In Cochise, the Supreme Court adopted the latter view, thereby extending the period of time in which relators may file their qui tam actions by up to four years. In so ruling, the Court relied on the plain language of the statute, which Justice Thomas found unambiguous. It is odd — at a minimum — to apply a deadline based on government knowledge to cases in which the government is not a party, a point which the Court implicitly acknowledged. However, the Court wrote that although the Supreme Court will interpret statutes to avoid an absurd outcome, “a result that ‘may seem odd . . . is not absurd.’”
Here are three takeaways for government contractors.
1. This Decision is Likely to Have Little Practical Impact on When Qui Tam Lawsuits are Filed
As Cochise and amici argued to the Court, the availability of a longer statute of limitations that begins to run when government officials learn of fraudulent conduct gives qui tam plaintiffs an incentive to wait years to bring their claims and tell the government about alleged fraud, because their potential financial recovery would increase if the alleged fraudulent conduct is ongoing. The passage of time could materially prejudice defendants, because of the increased difficulty of recalling details of contract performance, locating former employees, and identifying witnesses to explain the facts. Interpreting the statute to provide an incentive to delay is clearly at odds with the spirit of the statute’s qui tam provision, which is to encourage private citizens to bring potential misconduct to the government’s attention so that it can be addressed.
However, we expect the decision will have relatively limited effect in practice. Any incentive for relators to delay is likely outweighed by the incentives created by the FCA’s first-to-file bar and public disclosure bar.
The first-to-file bar fosters a race to the courthouse, by allowing only the first relator to go forward with an action. Would-be relators concerned about others beating them to the courthouse door will likely file their actions as soon as possible, rather than delay and risk the loss of any recovery at all.
Similarly, the public disclosure bar incentivizes prompt reporting, because the possibility of news reports, government audits, or other public disclosures of the alleged fraud could foreclose (or cloud) their ability to go forward with an action. Again, most relators will likely be concerned about the possibility of such public disclosures, and elect to file their actions promptly, rather than delaying in order to increase a potential recovery.
In short, most relators (especially those represented by capable counsel) will prioritize winning the race to the courthouse over risking it all in the hopes of a potential increase to future — and necessarily uncertain — damages.

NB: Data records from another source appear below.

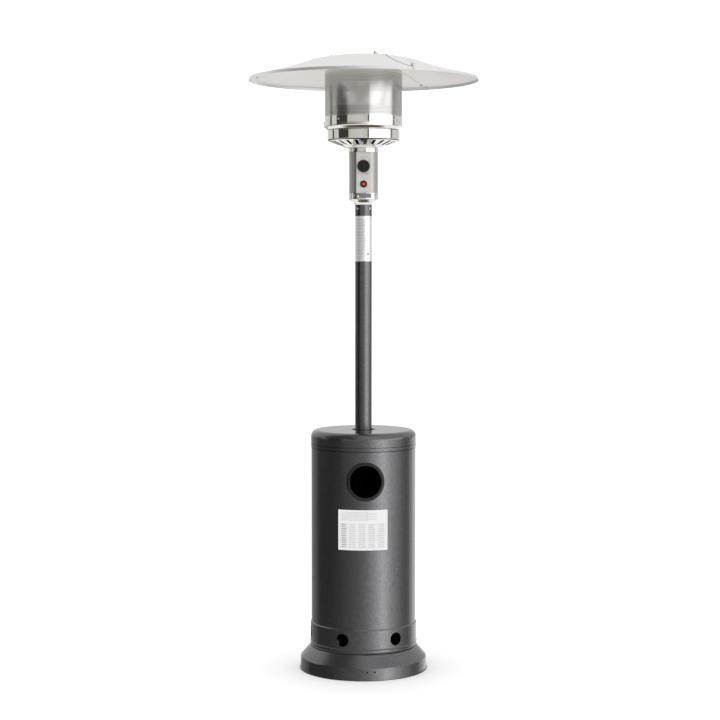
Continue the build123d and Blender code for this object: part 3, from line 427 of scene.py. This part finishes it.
def ratingPattern(place):
    low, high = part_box("rating_label")
    tall = high.z - low.z
    across, up = unrolled(place, ratingPrint["radius"])
    across = across - ratingPrint["radius"] * math.radians(ratingPrint["turn"])
    down = high.z - up
    first, second = ratingPrint["headings"]
    heading = textRows(across, down, first) * first["ink"]
    heading = heading.most(textRows(across, down, second) * second["ink"])
    tableTop = tall * ratingPrint["tableFrom"]
    halfWide = ratingPrint["halfWide"]
    inTable = (down > tableTop) * (down < tall * ratingPrint["tableTo"])
    inTable = inTable * (across.size() < halfWide - ratingPrint["margin"])
    column = (across + halfWide) / ratingPrint["column"]
    body = textRows(across, down - (tableTop + tall) / 2, ratingPrint["entries"])
    body = body * ((column.rest() - 0.5).size() < 0.36) * (0.40 + 0.40 * (column < 1.0))
    rows = ((down - tableTop) / ratingPrint["row"]).rest() < 0.07
    lines = rows.most(column.rest() < 0.025) * ratingPrint["lineInk"]
    shade = (column < 1.0) * ratingPrint["shadeInk"]
    ink = heading.most(body.most(lines).most(shade) * inTable)
    grain = noise(place, ratingPrint["grainScale"], 2)
    return {
        "Base Color": blendColour(ink, ratingPrint["paper"], ratingPrint["ink"]),
        "Roughness": 0.42 + 0.12 * grain,
        "Normal": bump(grain, 0.00003, 0.5),
    }


foilPrint = {
    "silver": (0.80, 0.805, 0.81), "ink": (0.16, 0.16, 0.17), "red": (0.45, 0.03, 0.02), "radius": 0.030,
    "dotAt": (0.0165, 1.4815), "dotRadius": 0.0040,
    "redAt": (0.0160, 1.4670), "redHalf": (0.003, 0.0017),
    "crinkleScale": 60, "crinkleDepth": 0.0003,
    "left": {"at": (-0.017, 0), "halfWide": 0.015, "halfTall": 0.072, "pitch": 0.0052, "letters": 700},
    "right": {"at": (0.002, 0.012), "halfWide": 0.006, "halfTall": 0.054, "pitch": 0.0064, "letters": 600},
}


def foilPattern(place):
    low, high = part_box("post_label")
    across, up = unrolled(place, foilPrint["radius"])
    fromMiddle = up - (low.z + high.z) / 2
    left = textRows(across, fromMiddle, foilPrint["left"]) * 0.72
    ink = left.most(textRows(across, fromMiddle, foilPrint["right"]) * 0.5)
    dotX, dotUp = foilPrint["dotAt"]
    dot = distance(across - dotX, up - dotUp) < foilPrint["dotRadius"]
    redX, redUp = foilPrint["redAt"]
    halfWide, halfTall = foilPrint["redHalf"]
    red = ((across - redX).size() < halfWide) * ((up - redUp).size() < halfTall)
    colour = blendColour(ink, foilPrint["silver"], foilPrint["ink"])
    colour = blendColour(dot * 0.9, colour, foilPrint["ink"])
    crinkle = noise(place, foilPrint["crinkleScale"], 3)
    return {
        "Base Color": blendColour(red * 0.8, colour, foilPrint["red"]),
        "Metallic": 0.7 - 0.7 * ink.most(dot).most(red),
        "Roughness": 0.24 + 0.14 * crinkle,
        "Normal": bump(crinkle, foilPrint["crinkleDepth"], 0.3),
    }


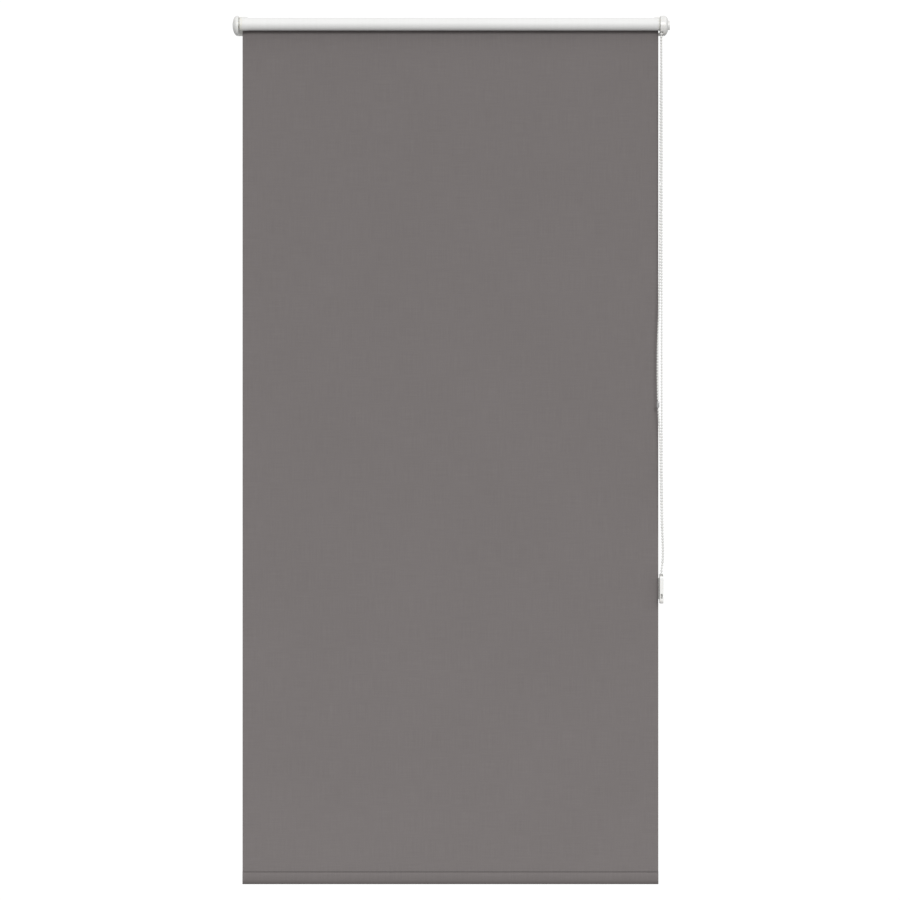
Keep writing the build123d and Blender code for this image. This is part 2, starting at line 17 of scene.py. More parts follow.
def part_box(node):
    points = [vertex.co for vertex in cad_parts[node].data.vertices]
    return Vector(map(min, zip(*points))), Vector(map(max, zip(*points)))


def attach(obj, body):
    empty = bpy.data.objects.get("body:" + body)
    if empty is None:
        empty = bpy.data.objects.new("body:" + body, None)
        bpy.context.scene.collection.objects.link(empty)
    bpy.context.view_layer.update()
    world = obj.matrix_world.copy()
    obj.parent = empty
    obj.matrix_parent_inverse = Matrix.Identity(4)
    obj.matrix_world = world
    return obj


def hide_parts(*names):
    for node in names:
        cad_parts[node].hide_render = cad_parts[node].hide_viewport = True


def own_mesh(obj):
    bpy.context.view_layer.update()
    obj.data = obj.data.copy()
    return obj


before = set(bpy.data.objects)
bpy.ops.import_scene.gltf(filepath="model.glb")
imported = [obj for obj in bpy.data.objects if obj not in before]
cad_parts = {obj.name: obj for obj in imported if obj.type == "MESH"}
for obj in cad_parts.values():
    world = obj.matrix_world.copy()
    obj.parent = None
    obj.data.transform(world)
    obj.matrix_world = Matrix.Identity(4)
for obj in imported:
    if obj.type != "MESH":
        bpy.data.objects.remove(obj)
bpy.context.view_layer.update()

log = logging.getLogger("roller_blind")

Number = Union[int, float]
Colour = tuple[float, float, float]
Point = tuple[float, float, float]

MM = 0.001
HEM_SHADE_ATTRIBUTE = "weld_and_painted_shade"  # vertex attribute: how much darker the cloth is painted: painted shade under the hem's bottom fold, and a weld line with painted groove shade along the seam
ALONG = "along_section"  # vertex attribute: the length of cloth up to the vertex
WEAVE_MAP = "cloth"  # UV map in metres across and along the cloth


# ---------------------------------------------------------------- shader maths


class Shade:
    """One shader socket, with arithmetic that adds Math nodes to its graph."""

    def __init__(self, graph: "Graph", socket: bpy.types.NodeSocket) -> None:
        """Keep the graph and the output socket."""
        self.graph = graph
        self.socket = socket

    def math(self, operation: str, *others: Union["Shade", Number]) -> "Shade":
        """Apply a Math node to this socket.

        Args:
            operation: The Math node's operation, such as "SINE".
            others: The node's further values.

        Returns:
            The result's socket.
        """
        values = dict(enumerate((self, *others)))
        return self.graph.node("ShaderNodeMath", {"operation": operation}, values)

    def __add__(self, other: Union["Shade", Number]) -> "Shade":
        """Sum."""
        return self.math("ADD", other)

    __radd__ = __add__

    def __mul__(self, other: Union["Shade", Number]) -> "Shade":
        """Product."""
        return self.math("MULTIPLY", other)

    __rmul__ = __mul__

    def __sub__(self, other: Union["Shade", Number]) -> "Shade":
        """Difference."""
        return self.math("SUBTRACT", other)

    def __rsub__(self, other: Number) -> "Shade":
        """A number less this socket."""
        return self.graph.node("ShaderNodeMath", {"operation": "SUBTRACT"}, {0: other, 1: self})

    def wave(self, period: float) -> "Shade":
        """A sine of this length, from -1 to 1."""
        return (self * (2 * math.pi / period)).math("SINE")


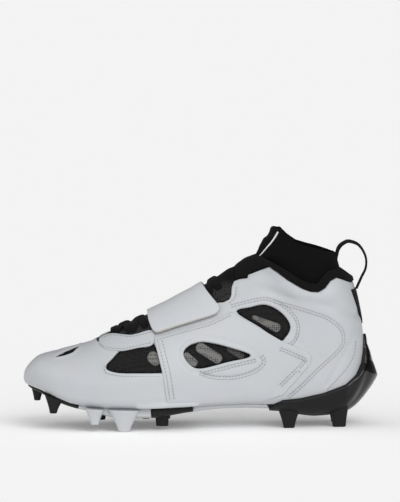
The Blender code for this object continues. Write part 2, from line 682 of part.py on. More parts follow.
def build_strap(parts, tools, surface):
    """The strap over the instep: a free end on the lateral side, sewn down on the medial."""
    rows = row_steps(7.0, 13.0)
    angles = ring_angles(0.62 * pi)
    rest = GAP + PANEL_WALL + GAP
    lift = rest + 0.0022 * np.clip(np.cos(angles), 0, 1) ** 2
    inner = np.broadcast_to(lift[None, :], (len(rows), len(angles)))
    strap = add_between("strap", skin_point(rows[:, None], angles[None, :], inner),
                        skin_point(rows[:, None], angles[None, :], inner + STRAP_WALL),
                        parts, surface)
    combine(strap, add_prism("strap_outline", STRAP_OUTLINE, tools), "INTERSECT")
    combine(strap, add_prism("strap_end", STRAP_END, tools, -CUTTER_REACH, 0.0), "DIFFERENCE")
    return strap


def build_overlays(parts, tools, surface):
    """The midfoot panels and the front eyestay flaps, one of each on both sides."""
    overlays = (
        ("midfoot_panel", PANEL_OUTLINE, (7.0, 17.0), MIDFOOT_WINDOW),
        ("eyestay_flap", smooth_outline(FLAP_OUTLINE, 1), (5.0, 10.0), None),
    )
    for name, outline, (first, last), window in overlays:
        for side in (-1, 1):
            full = name + "_" + SIDE_NAMES[side]
            rows = row_steps(first, last)
            angles = side * np.arange(1, RING_SIDES // 2) * 2 * pi / RING_SIDES
            depth = np.full((len(rows), len(angles)), GAP + PANEL_WALL)
            points = skin_point(rows[:, None], angles[None, :], depth)
            panel = add_sheet(full, points if side > 0 else points[:, ::-1], parts, surface,
                              False, PANEL_WALL)
            combine(panel, add_prism(full + "_outline", outline, tools), "INTERSECT")
            if window:
                combine(panel, add_prism(full + "_window", smooth_outline(window, 2), tools),
                        "DIFFERENCE")


def build_tab(parts, tools, surface):
    """The black strip that tapers down the back of the heel."""
    rows = row_steps(17.0, 21.0)
    angles = base_angles(0.22 * pi)
    depth = np.full((len(rows), len(angles)), GAP + TAB_WALL)
    points = skin_point(rows[:, None], angles[None, :], depth)
    tab = add_sheet("heel_tab", points, parts, surface, False, TAB_WALL)
    combine(tab, add_prism("tab_outline", TAB_OUTLINE, tools), "INTERSECT")
    return tab


def add_ribbon(name, start, end, depth, width, collection, surface=None):
    """A flat lace from one (row, angle) to another, over the crest at depth."""
    share = np.linspace(0, 1, 7)
    rows = start[0] + (end[0] - start[0]) * share
    angles = start[1] + (end[1] - start[1]) * share
    middle = skin_point(rows, angles, np.full(7, depth))
    normal = last_normal(rows, angles)
    along = np.gradient(middle, axis=0)
    side = np.cross(normal, along)
    side = side / np.linalg.norm(side, axis=1, keepdims=True) * width / 2
    inner = np.stack([middle - side, middle + side], 1)
    outer = inner + normal[:, None, :] * LACE_WALL
    return add_between(name, inner, outer, collection, surface)


def build_laces(parts, tools, surface):
    """The lace's crossings in front of the strap and behind it, each group joined."""
    depth = GAP + PANEL_WALL + 2 * GAP
    groups = (
        ("lace_front", ((7.20, 7.20), (7.34, 7.95), (8.07, 8.66)), 0.175 * pi),
        ("lace_back", ((11.90, 12.50),), 0.17 * pi),
    )
    for name, spans, reach in groups:
        first = None
        layer = 0
        for number, (start, end) in enumerate(spans):
            for side in ((-1,) if start == end else (-1, 1)):
                step = depth + LACE_STEP * layer
                layer += 1
                where = parts if first is None else tools
                label = name if first is None else f"{name}_{number}_{SIDE_NAMES[side]}"
                ribbon = add_ribbon(label, (start, side * reach), (end, -side * reach), step,
                                    LACE_WIDTH, where, surface if first is None else None)
                if first is None:
                    first = ribbon
                else:
                    combine(first, ribbon, "UNION")


def back_place(height, depth):
    """Point on the middle of the heel's back at a height over the floor."""
    rows = np.linspace(15.5, SOCK_ROW, 400)
    points = skin_point(rows, np.full(400, pi), np.full(400, depth))
    return points[np.argmin(np.abs(points[:, 2] - height))]


def build_loop(parts, surface):
    """The webbing pull loop from the back of the sock to the top of the heel tab."""
    sock = BOOTIE_DEPTH - PAD_DEPTH - 2 * GAP
    start = back_place(float(side_z(0.955)), sock + GAP + LOOP_WALL / 2)
    leave = back_place(float(side_z(1.005)), sock + GAP + LOOP_WALL / 2)
    end = back_place(float(side_z(0.785)), GAP + LOOP_WALL / 2)
    bends = ((0.934, 1.068), (0.965, 1.083), (0.994, 1.055), (1.013, 0.965), (1.004, 0.865))
    route = [start, leave] + [np.array((float(side_x(x)), 0.0, float(side_z(z)))) for x, z in bends] + [end]
    middle = spline(np.array(route), np.linspace(0, len(route) - 1, 17))
    along = np.gradient(middle, axis=0)
    out = np.stack([-along[:, 2], np.zeros(17), along[:, 0]], -1)
    out = out / np.linalg.norm(out, axis=1, keepdims=True) * LOOP_WALL / 2
    side = np.array((0.0, LOOP_WIDTH / 2, 0.0))
    inner = np.stack([middle - out - side, middle - out + side], 1)
    outer = np.stack([middle + out - side, middle + out + side], 1)
    return add_between("pull_loop", inner, outer, parts, surface)


def main():
    """Build the shoe."""
    clear_scene()
    parts = add_collection("football_cleat")
    tools = add_collection("cutters")
    white = material("white_upper", (0.62, 0.64, 0.66), 0.45)
    white_plate = material("white_plate", (0.66, 0.68, 0.70), 0.35)
    black_knit = material("black_knit", (0.012, 0.012, 0.013), 0.9)
    black_plate = material("black_plate", (0.014, 0.014, 0.015), 0.35)
    insole_foam = material("insole_foam", (0.03, 0.03, 0.032), 0.85)
    build_upper(parts, tools, white)
    build_bootie(parts, tools, black_knit)
    build_insole(parts, tools, insole_foam)
    build_plates(parts, tools, black_plate, white_plate)
    build_wings(parts, tools, white_plate)
    build_rim(parts, tools, black_knit)
    build_tongue(parts, tools, black_knit)
    build_strap(parts, tools, white)
    build_overlays(parts, tools, white)
    build_laces(parts, tools, black_knit)
    build_tab(parts, tools, black_knit)
    build_loop(parts, black_knit)


main()
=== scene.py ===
"""Looks of the american football cleat.

Fine surfaces on the same last as the source's, with their finishes, stitches, light and camera.
"""
import logging
import math
from dataclasses import dataclass, field, replace
from enum import Enum
from typing import Callable, Iterable, Optional, Sequence, Union

import bpy
import numpy as np
from mathutils import Matrix


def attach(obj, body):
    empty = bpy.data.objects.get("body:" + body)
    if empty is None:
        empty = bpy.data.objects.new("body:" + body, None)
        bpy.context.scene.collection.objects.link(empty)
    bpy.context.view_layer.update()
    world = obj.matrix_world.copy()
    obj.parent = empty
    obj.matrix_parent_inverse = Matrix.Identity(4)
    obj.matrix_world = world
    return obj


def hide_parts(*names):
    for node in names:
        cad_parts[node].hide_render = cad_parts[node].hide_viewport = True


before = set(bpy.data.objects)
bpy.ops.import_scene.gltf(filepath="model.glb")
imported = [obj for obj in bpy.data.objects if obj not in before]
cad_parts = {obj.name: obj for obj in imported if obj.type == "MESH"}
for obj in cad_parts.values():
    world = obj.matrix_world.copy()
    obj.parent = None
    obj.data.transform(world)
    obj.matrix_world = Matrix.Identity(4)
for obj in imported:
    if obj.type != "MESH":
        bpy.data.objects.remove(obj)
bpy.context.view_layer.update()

LOG = logging.getLogger("cleat")
Array = np.ndarray
Depth = Union[Array, float]
Line = Sequence[tuple[float, float]]
Span = tuple[float, float, int]
Field = Callable[["Patch"], Array]
Value = Union[bpy.types.NodeSocket, float, tuple[float, ...]]
HALF_TURN = math.pi
TINY = 1e-12


class Side(Enum):
    """A side of the shoe, as the sign of its angles and of Y."""

    LATERAL = -1
    MEDIAL = 1


@dataclass(frozen=True)
class ShoeSizes:
    """Sizes of the shoe in metres, the same as in the CAD source."""

    length: float = 0.290
    ball_width: float = 0.100
    upper_height: float = 0.130
    stud_height: float = 0.0125
    stud_width: float = 0.0135
    sole_lift: float = 0.0160
    toe_share: float = -0.520
    upper_wall: float = 0.0018
    bootie_wall: float = 0.0016
    gap: float = 0.0004
    pad_depth: float = 0.0046
    panel_wall: float = 0.0012
    strap_wall: float = 0.0030
    plate_wall: float = 0.0034
    cup_wall: float = 0.0030
    spur_reach: float = 0.0110
    lace_width: float = 0.0065
    loop_width: float = 0.0120

    @property
    def toe_x(self) -> float:
        """Place of the toe along X."""
        return self.toe_share * self.length

    def plane(self, line: Line) -> Array:
        """Turn shares of length and height into metres of the side plane.

        Args:
            line: Points as shares of length from the toe and of upper height over the plate.

        Returns:
            The points in metres, from the toe and from the plate.
        """
        return np.asarray(line, float) * (self.length, self.upper_height)


SIZES = ShoeSizes()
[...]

2. Questions Remain about Whose Knowledge Matters for Purposes of the Statute of Limitations
The FCA allows cases to be brought up to three years after the relevant facts “are known or reasonably should have been known by the official of the United States charged with responsibility to act in the circumstances.” 31 U.S.C. § 3731(b)(2). In Cochise, the Court raised the question of which government official might constitute an “official of the United States,” but provided no definite answer.
According to the Court, “the statute provides no support for reading ‘the official of the United States’ to encompass a private relator.” But the Court did not further define the term “the official of the United States,” except to suggest two different possibilities:
- The Court observed that the government, in the course of litigation, had argued that “the official of the United States” was a term of art that “refers to the Attorney General (or his delegate), who by statute” investigates FCA violations. Under this definition, only the Department of Justice’s knowledge of the facts would trigger the statute of limitations.
- The Court also discussed, but did not explicitly endorse, the “ordinary sense” of the phrase “official of the United States.” According to the Court, this would mean an individual who was either “appointed as an officer of the United States” or “employed by the United States.” Under this definition, any government employee — including those in contracting agencies and audit agencies — who obtains knowledge of the alleged facts would trigger the statute of limitations.
The Court seemed to indicate that it would favor a more limited definition of “official of the United States.” The Court noted “the use of the definite article ‘the’” in the FCA and explained that the use of a definitive article “indicates that there is generally only one person covered.” However, the Court did not make clear whether the “one person covered” would be the Attorney General alone; the delegate of the Attorney General within the Department of Justice; an official within the contracting agency with authority that could be construed as “responsibility to act in the circumstances” under Section 3731(b)(2)); or some other person.
The Court’s rumination, without any clear answer, is evidently an invitation to the lower courts to provide their own answers to this question. We can expect a wide array of answers over the ensuing years.
3. Future FCA Litigation Will Focus More on the Plain Reading of the Statute
A striking feature of Cochise is that, like the Court’s landmark ruling in Universal Health Services Inc. v. United States ex rel. Escobar three years ago, it is a unanimous opinion authored by Justice Thomas, who has assumed the mantle of the Court’s leading False Claims Act jurist. In both opinions, Justice Thomas has achieved consensus across the entire Court on a strict reading of the literal text of the FCA. Escobar cautioned that “policy arguments cannot supersede the clear statutory text.” This warning was echoed in Cochise: “[T]he clear text of the statute controls the case.” And this approach has been taken in other recent FCA litigation.
This lesson will not be lost on litigators – and courts – in future cases. Going forward, litigants can expect courts to focus on the plain language of the statute, and advocates should be prepared to advance legal arguments that emphasize the text of the statute itself.